### What you are asked to do
Output every entry exactly as written.

Start of Data records

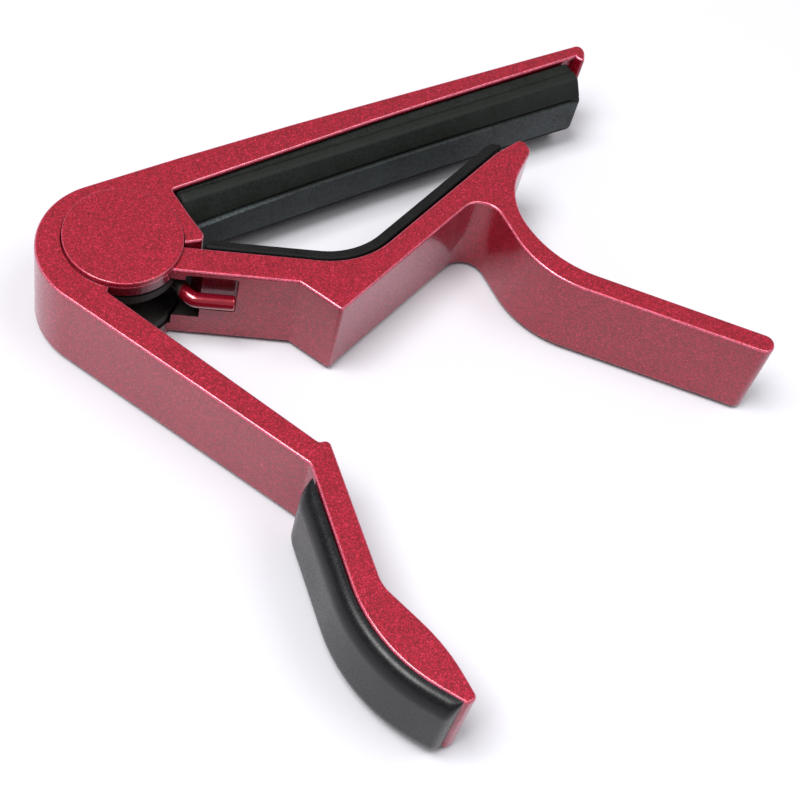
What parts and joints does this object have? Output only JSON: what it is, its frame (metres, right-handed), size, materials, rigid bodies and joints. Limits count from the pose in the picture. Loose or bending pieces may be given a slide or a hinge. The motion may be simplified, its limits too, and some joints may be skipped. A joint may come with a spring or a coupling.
{
  "type": "guitar capo",
  "caption": "Trigger-type guitar capo: string bar with rubber pad and handle, hinged sprung jaw with neck pad and trigger, lying on its side.",
  "frame": {"origin": "on the pivot axis, at the outer face of the lower pivot cap, which the capo lies on", "axes": "+Z along the pivot axis, up from the face it lies on; +X along the string bar away from the pivot; the string pad faces -Y and the handle runs towards -Y"},
  "size_m": [0.083, 0.0786, 0.0138],
  "materials": {
    "paint": "crimson metallic flake paint on die-cast metal",
    "steel": "bright plated steel",
    "nylon": "natural nylon",
    "rubber": "moulded black rubber, satin"
  },
  "bodies": {
    "frame": {"frame": "paint", "string_pad": "rubber", "handle_grip": "rubber", "spring_sleeve": "nylon", "thrust_washer_upper": "nylon", "thrust_washer_lower": "nylon", "torsion_spring": "steel"},
    "jaw": {"jaw": "paint", "neck_pad": "rubber", "pivot_cap_upper": "paint", "pivot_cap_lower": "paint", "pivot_pin": "steel", "retaining_ring": "steel"}
  },
  "joints": [
    {"name": "jaw_pivot", "type": "hinge", "parent": "frame", "child": "jaw", "pos_m": [0, 0, 0.0069], "axis": [0, 0, -1], "range_deg": [0, 34], "stiffness_Nm_per_rad": 0.4, "springref_deg": -57.3, "deforming": ["torsion_spring"]}
  ]
}
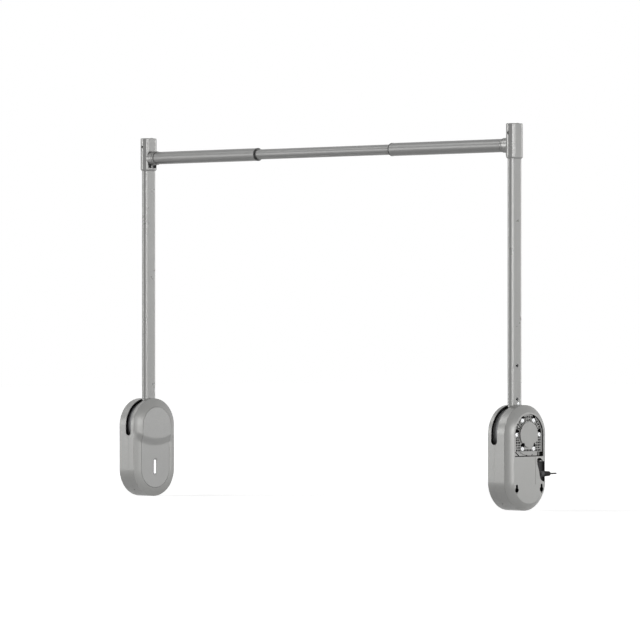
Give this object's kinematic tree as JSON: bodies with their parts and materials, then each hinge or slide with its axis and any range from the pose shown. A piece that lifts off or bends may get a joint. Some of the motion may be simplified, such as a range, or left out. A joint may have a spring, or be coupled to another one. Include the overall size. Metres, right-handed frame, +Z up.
{
  "type": "pull down closet rod",
  "caption": "Motorised pull down closet rod: wall units with swinging flat-oval arms carry a telescopic clothes rod that tips forward and down.",
  "frame": {"origin": "on the right wall face, on the drive axis that the right arm swings about", "axes": "+X towards the right wall, along the rod; -Y towards the user, where the rod swings down; +Z up"},
  "size_m": [1.283, 0.1596, 0.8519],
  "materials": {
    "casing_silver": "satin silver-grey metallic paint with a fine grain",
    "cast_silver": "die-cast, satin silver-grey paint",
    "arm_silver": "satin silver-grey anodised tube",
    "drum_grey": "dark grey, satin",
    "plain_steel": "machined",
    "zinc_steel": "bright zinc plate",
    "bronze": "sintered bronze",
    "black_plastic": "matt black",
    "plug_grey": "dark grey sleeve, black strain relief",
    "board_green": "solder-masked circuit board",
    "lamp_white": "white light bar, lit"
  },
  "bodies": {
    "right_unit": {"right_rear_shell": "cast_silver", "right_rear_cover": "casing_silver", "right_front_shell": "casing_silver", "right_front_cover": "casing_silver", "right_front_panel": "casing_silver", "right_light_window": "lamp_white", "right_light_board": "board_green", "right_lattice_plate": "cast_silver", "right_plate_screws": "zinc_steel", "right_casing_screws": "zinc_steel", "right_pivot_shaft": "plain_steel", "right_gearhead": "plain_steel", "right_motor": "plain_steel", "right_control_board": "board_green", "right_power_socket": "black_plastic", "power_plug": "plug_grey", "lead_tail": "black_plastic"},
    "right_lift": {"right_hub_drum": "drum_grey", "right_hub_bushes": "bronze", "right_sector_gear": "plain_steel", "right_lever": "plain_steel", "right_arm": "arm_silver", "right_arm_screws": "zinc_steel", "right_connector": "cast_silver", "right_top_screw": "cast_silver", "right_rod_clip": "black_plastic", "right_rod_end_plug": "cast_silver", "right_rod_tube": "arm_silver", "right_tube_bush": "black_plastic"},
    "right_pinion": {"right_drive_pinion": "plain_steel"},
    "rod": {"rod_inner_tube": "arm_silver"},
    "left_lift": {"left_hub_drum": "drum_grey", "left_hub_bushes": "bronze", "left_sector_gear": "plain_steel", "left_lever": "plain_steel", "left_arm": "arm_silver", "left_arm_screws": "zinc_steel", "left_connector": "cast_silver", "left_top_screw": "cast_silver", "left_rod_clip": "black_plastic", "left_rod_end_plug": "cast_silver", "left_rod_tube": "arm_silver", "left_tube_bush": "black_plastic"},
    "left_unit": {"left_rear_shell": "cast_silver", "left_rear_cover": "casing_silver", "left_front_shell": "casing_silver", "left_front_cover": "casing_silver", "left_front_panel": "casing_silver", "left_light_window": "lamp_white", "left_light_board": "board_green", "left_lattice_plate": "cast_silver", "left_plate_screws": "zinc_steel", "left_casing_screws": "zinc_steel", "left_pivot_shaft": "plain_steel", "left_gearhead": "plain_steel", "left_motor": "plain_steel", "left_control_board": "board_green", "left_power_socket": "black_plastic"},
    "left_pinion": {"left_drive_pinion": "plain_steel"}
  },
  "joints": [
    {"name": "lift_swing", "type": "hinge", "parent": "right_unit", "child": "right_lift", "pos_m": [-0.0445, 0, 0], "axis": [1, 0, 0], "range_deg": [0, 90]},
    {"name": "rod_slide_right", "type": "slide", "parent": "right_lift", "child": "rod", "axis": [1, 0, 0], "range_m": [-0.055, 0.2]},
    {"name": "rod_slide_left", "type": "slide", "parent": "rod", "child": "left_lift", "axis": [1, 0, 0], "range_m": [-0.055, 0.2]},
    {"name": "left_unit_swing", "type": "hinge", "parent": "left_lift", "child": "left_unit", "pos_m": [-1.2385, 0, 0], "axis": [1, 0, 0], "range_deg": [-90, 0]},
    {"name": "right_pinion_spin", "type": "hinge", "parent": "right_unit", "child": "right_pinion", "pos_m": [-0.0445, 0, -0.0631], "axis": [1, 0, 0], "range_deg": [-540, 0]},
    {"name": "left_pinion_spin", "type": "hinge", "parent": "left_unit", "child": "left_pinion", "pos_m": [-1.2385, 0, -0.0631], "axis": [1, 0, 0], "range_deg": [-540, 0]}
  ],
  "couplings": [
    {"joint": "rod_slide_left", "follows": "rod_slide_right", "ratio": 1},
    {"joint": "left_unit_swing", "follows": "lift_swing", "ratio": -1},
    {"joint": "right_pinion_spin", "follows": "lift_swing", "ratio": -6},
    {"joint": "left_pinion_spin", "follows": "lift_swing", "ratio": -6}
  ]
}
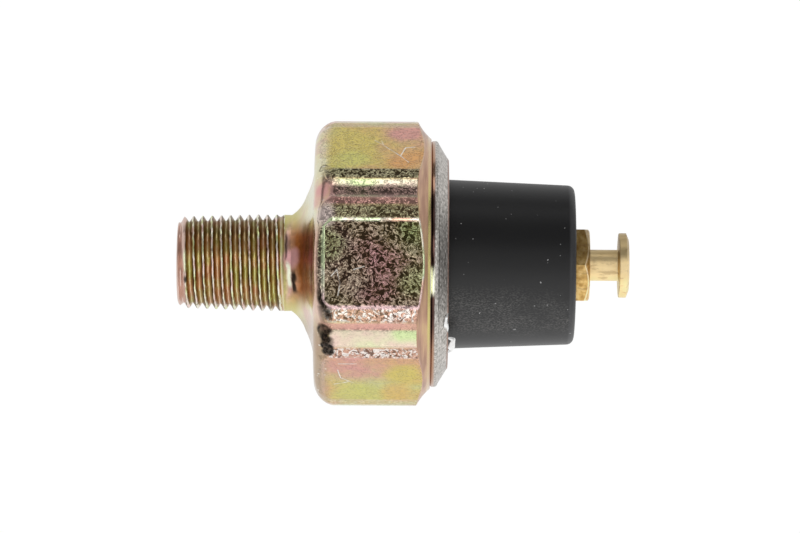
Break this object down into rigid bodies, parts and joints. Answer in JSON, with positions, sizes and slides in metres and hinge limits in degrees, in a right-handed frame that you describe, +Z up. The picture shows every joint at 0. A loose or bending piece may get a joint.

End of Data records

### Exercise solution
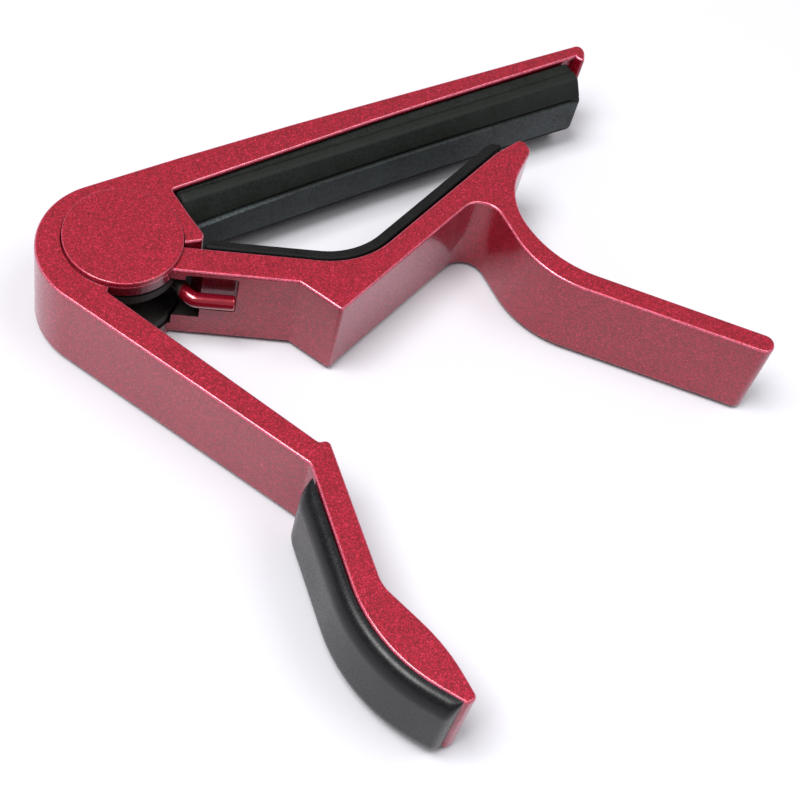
What parts and joints does this object have? Output only JSON: what it is, its frame (metres, right-handed), size, materials, rigid bodies and joints. Limits count from the pose in the picture. Loose or bending pieces may be given a slide or a hinge. The motion may be simplified, its limits too, and some joints may be skipped. A joint may come with a spring or a coupling.
{
  "type": "guitar capo",
  "caption": "Trigger-type guitar capo: string bar with rubber pad and handle, hinged sprung jaw with neck pad and trigger, lying on its side.",
  "frame": {"origin": "on the pivot axis, at the outer face of the lower pivot cap, which the capo lies on", "axes": "+Z along the pivot axis, up from the face it lies on; +X along the string bar away from the pivot; the string pad faces -Y and the handle runs towards -Y"},
  "size_m": [0.083, 0.0786, 0.0138],
  "materials": {
    "paint": "crimson metallic flake paint on die-cast metal",
    "steel": "bright plated steel",
    "nylon": "natural nylon",
    "rubber": "moulded black rubber, satin"
  },
  "bodies": {
    "frame": {"frame": "paint", "string_pad": "rubber", "handle_grip": "rubber", "spring_sleeve": "nylon", "thrust_washer_upper": "nylon", "thrust_washer_lower": "nylon", "torsion_spring": "steel"},
    "jaw": {"jaw": "paint", "neck_pad": "rubber", "pivot_cap_upper": "paint", "pivot_cap_lower": "paint", "pivot_pin": "steel", "retaining_ring": "steel"}
  },
  "joints": [
    {"name": "jaw_pivot", "type": "hinge", "parent": "frame", "child": "jaw", "pos_m": [0, 0, 0.0069], "axis": [0, 0, -1], "range_deg": [0, 34], "stiffness_Nm_per_rad": 0.4, "springref_deg": -57.3, "deforming": ["torsion_spring"]}
  ]
}
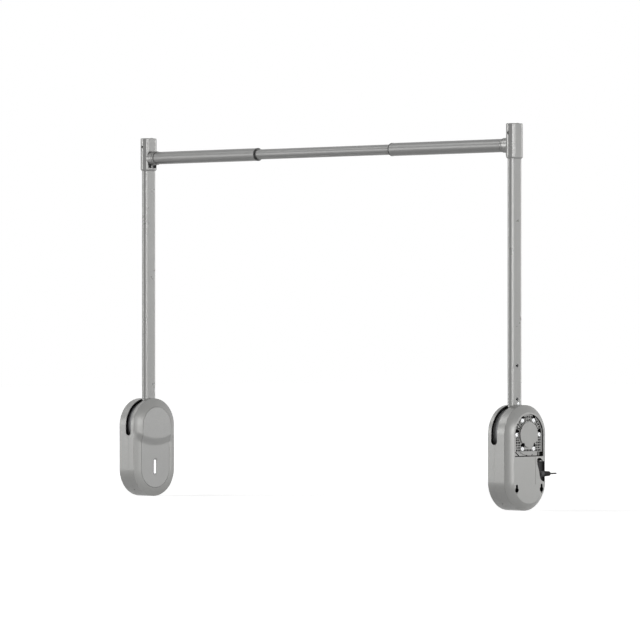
Give this object's kinematic tree as JSON: bodies with their parts and materials, then each hinge or slide with its axis and any range from the pose shown. A piece that lifts off or bends may get a joint. Some of the motion may be simplified, such as a range, or left out. A joint may have a spring, or be coupled to another one. Include the overall size. Metres, right-handed frame, +Z up.
{
  "type": "pull down closet rod",
  "caption": "Motorised pull down closet rod: wall units with swinging flat-oval arms carry a telescopic clothes rod that tips forward and down.",
  "frame": {"origin": "on the right wall face, on the drive axis that the right arm swings about", "axes": "+X towards the right wall, along the rod; -Y towards the user, where the rod swings down; +Z up"},
  "size_m": [1.283, 0.1596, 0.8519],
  "materials": {
    "casing_silver": "satin silver-grey metallic paint with a fine grain",
    "cast_silver": "die-cast, satin silver-grey paint",
    "arm_silver": "satin silver-grey anodised tube",
    "drum_grey": "dark grey, satin",
    "plain_steel": "machined",
    "zinc_steel": "bright zinc plate",
    "bronze": "sintered bronze",
    "black_plastic": "matt black",
    "plug_grey": "dark grey sleeve, black strain relief",
    "board_green": "solder-masked circuit board",
    "lamp_white": "white light bar, lit"
  },
  "bodies": {
    "right_unit": {"right_rear_shell": "cast_silver", "right_rear_cover": "casing_silver", "right_front_shell": "casing_silver", "right_front_cover": "casing_silver", "right_front_panel": "casing_silver", "right_light_window": "lamp_white", "right_light_board": "board_green", "right_lattice_plate": "cast_silver", "right_plate_screws": "zinc_steel", "right_casing_screws": "zinc_steel", "right_pivot_shaft": "plain_steel", "right_gearhead": "plain_steel", "right_motor": "plain_steel", "right_control_board": "board_green", "right_power_socket": "black_plastic", "power_plug": "plug_grey", "lead_tail": "black_plastic"},
    "right_lift": {"right_hub_drum": "drum_grey", "right_hub_bushes": "bronze", "right_sector_gear": "plain_steel", "right_lever": "plain_steel", "right_arm": "arm_silver", "right_arm_screws": "zinc_steel", "right_connector": "cast_silver", "right_top_screw": "cast_silver", "right_rod_clip": "black_plastic", "right_rod_end_plug": "cast_silver", "right_rod_tube": "arm_silver", "right_tube_bush": "black_plastic"},
    "right_pinion": {"right_drive_pinion": "plain_steel"},
    "rod": {"rod_inner_tube": "arm_silver"},
    "left_lift": {"left_hub_drum": "drum_grey", "left_hub_bushes": "bronze", "left_sector_gear": "plain_steel", "left_lever": "plain_steel", "left_arm": "arm_silver", "left_arm_screws": "zinc_steel", "left_connector": "cast_silver", "left_top_screw": "cast_silver", "left_rod_clip": "black_plastic", "left_rod_end_plug": "cast_silver", "left_rod_tube": "arm_silver", "left_tube_bush": "black_plastic"},
    "left_unit": {"left_rear_shell": "cast_silver", "left_rear_cover": "casing_silver", "left_front_shell": "casing_silver", "left_front_cover": "casing_silver", "left_front_panel": "casing_silver", "left_light_window": "lamp_white", "left_light_board": "board_green", "left_lattice_plate": "cast_silver", "left_plate_screws": "zinc_steel", "left_casing_screws": "zinc_steel", "left_pivot_shaft": "plain_steel", "left_gearhead": "plain_steel", "left_motor": "plain_steel", "left_control_board": "board_green", "left_power_socket": "black_plastic"},
    "left_pinion": {"left_drive_pinion": "plain_steel"}
  },
  "joints": [
    {"name": "lift_swing", "type": "hinge", "parent": "right_unit", "child": "right_lift", "pos_m": [-0.0445, 0, 0], "axis": [1, 0, 0], "range_deg": [0, 90]},
    {"name": "rod_slide_right", "type": "slide", "parent": "right_lift", "child": "rod", "axis": [1, 0, 0], "range_m": [-0.055, 0.2]},
    {"name": "rod_slide_left", "type": "slide", "parent": "rod", "child": "left_lift", "axis": [1, 0, 0], "range_m": [-0.055, 0.2]},
    {"name": "left_unit_swing", "type": "hinge", "parent": "left_lift", "child": "left_unit", "pos_m": [-1.2385, 0, 0], "axis": [1, 0, 0], "range_deg": [-90, 0]},
    {"name": "right_pinion_spin", "type": "hinge", "parent": "right_unit", "child": "right_pinion", "pos_m": [-0.0445, 0, -0.0631], "axis": [1, 0, 0], "range_deg": [-540, 0]},
    {"name": "left_pinion_spin", "type": "hinge", "parent": "left_unit", "child": "left_pinion", "pos_m": [-1.2385, 0, -0.0631], "axis": [1, 0, 0], "range_deg": [-540, 0]}
  ],
  "couplings": [
    {"joint": "rod_slide_left", "follows": "rod_slide_right", "ratio": 1},
    {"joint": "left_unit_swing", "follows": "lift_swing", "ratio": -1},
    {"joint": "right_pinion_spin", "follows": "lift_swing", "ratio": -6},
    {"joint": "left_pinion_spin", "follows": "lift_swing", "ratio": -6}
  ]
}
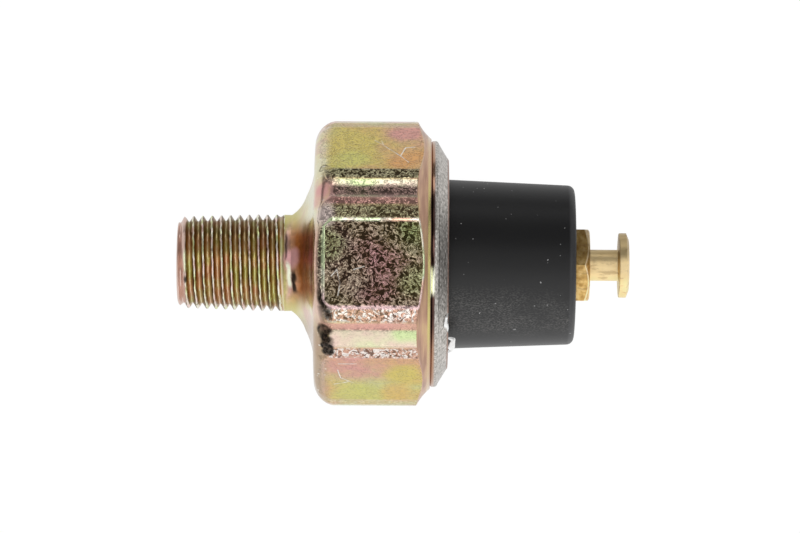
Break this object down into rigid bodies, parts and joints. Answer in JSON, with positions, sizes and slides in metres and hinge limits in degrees, in a right-handed frame that you describe, +Z up. The picture shows every joint at 0. A loose or bending piece may get a joint.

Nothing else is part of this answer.